- **To be done**
Every line below must be reproduced exactly. Copy them all.

- **Data provided**
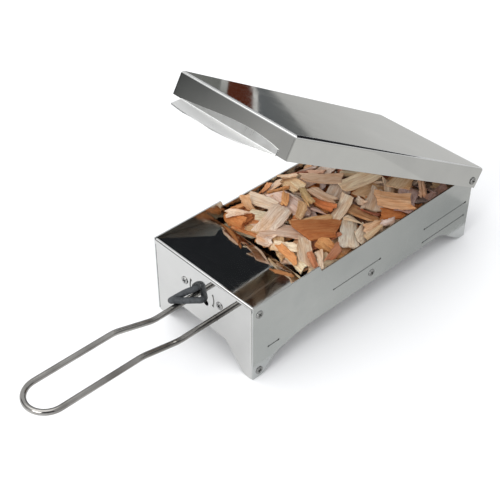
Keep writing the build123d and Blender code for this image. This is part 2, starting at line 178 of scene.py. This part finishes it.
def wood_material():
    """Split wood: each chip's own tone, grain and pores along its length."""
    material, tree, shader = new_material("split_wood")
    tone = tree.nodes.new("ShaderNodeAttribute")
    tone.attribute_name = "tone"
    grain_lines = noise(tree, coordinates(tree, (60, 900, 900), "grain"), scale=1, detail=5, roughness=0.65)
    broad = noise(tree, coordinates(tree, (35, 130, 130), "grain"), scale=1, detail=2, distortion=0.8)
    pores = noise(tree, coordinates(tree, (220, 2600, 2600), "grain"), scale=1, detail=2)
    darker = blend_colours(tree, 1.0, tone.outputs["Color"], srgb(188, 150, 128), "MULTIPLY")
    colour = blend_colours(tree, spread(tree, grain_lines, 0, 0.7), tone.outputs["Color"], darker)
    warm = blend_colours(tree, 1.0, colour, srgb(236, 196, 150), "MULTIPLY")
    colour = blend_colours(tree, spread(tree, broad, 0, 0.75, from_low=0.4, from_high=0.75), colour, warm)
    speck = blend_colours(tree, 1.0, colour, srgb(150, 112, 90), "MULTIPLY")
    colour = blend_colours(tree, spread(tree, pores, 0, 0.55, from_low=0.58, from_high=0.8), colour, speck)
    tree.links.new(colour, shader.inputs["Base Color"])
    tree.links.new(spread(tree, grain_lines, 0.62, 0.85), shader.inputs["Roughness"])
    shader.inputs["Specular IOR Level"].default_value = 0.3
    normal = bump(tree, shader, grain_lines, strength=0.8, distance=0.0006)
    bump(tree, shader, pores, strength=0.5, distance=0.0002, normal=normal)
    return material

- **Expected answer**
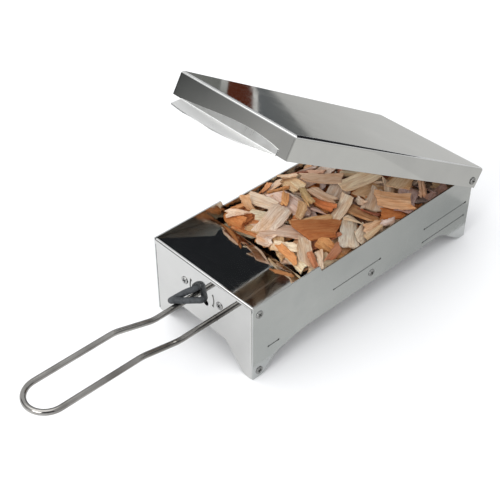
Keep writing the build123d and Blender code for this image. This is part 2, starting at line 178 of scene.py. This part finishes it.
def wood_material():
    """Split wood: each chip's own tone, grain and pores along its length."""
    material, tree, shader = new_material("split_wood")
    tone = tree.nodes.new("ShaderNodeAttribute")
    tone.attribute_name = "tone"
    grain_lines = noise(tree, coordinates(tree, (60, 900, 900), "grain"), scale=1, detail=5, roughness=0.65)
    broad = noise(tree, coordinates(tree, (35, 130, 130), "grain"), scale=1, detail=2, distortion=0.8)
    pores = noise(tree, coordinates(tree, (220, 2600, 2600), "grain"), scale=1, detail=2)
    darker = blend_colours(tree, 1.0, tone.outputs["Color"], srgb(188, 150, 128), "MULTIPLY")
    colour = blend_colours(tree, spread(tree, grain_lines, 0, 0.7), tone.outputs["Color"], darker)
    warm = blend_colours(tree, 1.0, colour, srgb(236, 196, 150), "MULTIPLY")
    colour = blend_colours(tree, spread(tree, broad, 0, 0.75, from_low=0.4, from_high=0.75), colour, warm)
    speck = blend_colours(tree, 1.0, colour, srgb(150, 112, 90), "MULTIPLY")
    colour = blend_colours(tree, spread(tree, pores, 0, 0.55, from_low=0.58, from_high=0.8), colour, speck)
    tree.links.new(colour, shader.inputs["Base Color"])
    tree.links.new(spread(tree, grain_lines, 0.62, 0.85), shader.inputs["Roughness"])
    shader.inputs["Specular IOR Level"].default_value = 0.3
    normal = bump(tree, shader, grain_lines, strength=0.8, distance=0.0006)
    bump(tree, shader, pores, strength=0.5, distance=0.0002, normal=normal)
    return material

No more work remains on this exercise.